Six questions for
Michael Swann

Tique asks six questions to an artist about their work and inspiration.
This week: Michael Swann.

Artist Michael Swann
Lives in Bristol, UK

How do you describe your own art practice?

A photographic exploration of unphotographable things.

Which question or theme is central in your work?

My aim is to visualise the invisible (be it an apparition as in my project ‘Noema, or philosophical ideas around aspects of sexuality, love and devotion as in my current project ‘An Ascension’) and to try to convince the viewer that something exists within the frame that sits outside the visual realm. I always want to use photography as a way of representing something intangible, be that in a symbolic or metaphoric way.

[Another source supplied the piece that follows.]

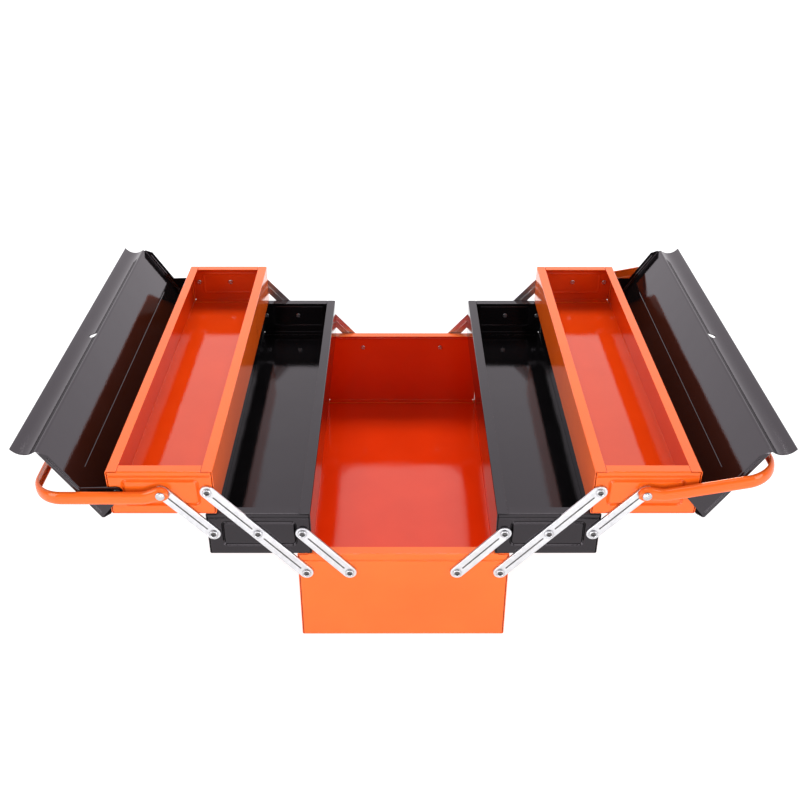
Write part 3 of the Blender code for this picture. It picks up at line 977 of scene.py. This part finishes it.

What was your first experience with art?

I can’t remember my exact first experience with art, as I recall always having had a fascination with it as a child. I do, however, remember the first exhibition I fell in love with, which was at the Ikon Gallery in Birmingham (my home city) in 2007 called ‘Never Endings’, showing works by the British artist Cornelia Parker. The themes Parker approaches in her work, and particularly in the pieces shown at this exhibition, have deeply inspired my own practise.

What is your greatest source of inspiration?

Nothing inspires me more than music, and it is something I often rely on when it comes to making work. With every image I make, I consider the way it would be soundtracked if it were a scene in a film, and this often leads me to new ideas to help build on my projects. While making ‘Noema’, I made a playlist of tracks that I felt best represented the atmosphere or feeling I wanted to convey through the imagery; so while I was shooting in Garabandal or Medjugorje, if I ever felt stuck or lacking in inspiration, I could listen to music and inevitably be put back on track.

What do you need in order to create your work?

Noise and a deadline.

What work or artist has most recently surprised you?

Ying Ang’s project/book ‘The Quickening’ recently stunned me, it’s a beautifully shot and presented body of work that fuses visual styles expertly. Earlier this month Arca’s series of albums ‘Kick ii-iiiii’ consumed me, and I’m continually surprised by how many compelling and fresh ideas she has. I also recently saw the Stephen Gill exhibition ‘Coming Up For Air’ at the Arnolfini in Bristol and while I knew a lot of his work already, seeing it in person, masterfully printed and framed, placed it in an entirely new light for me.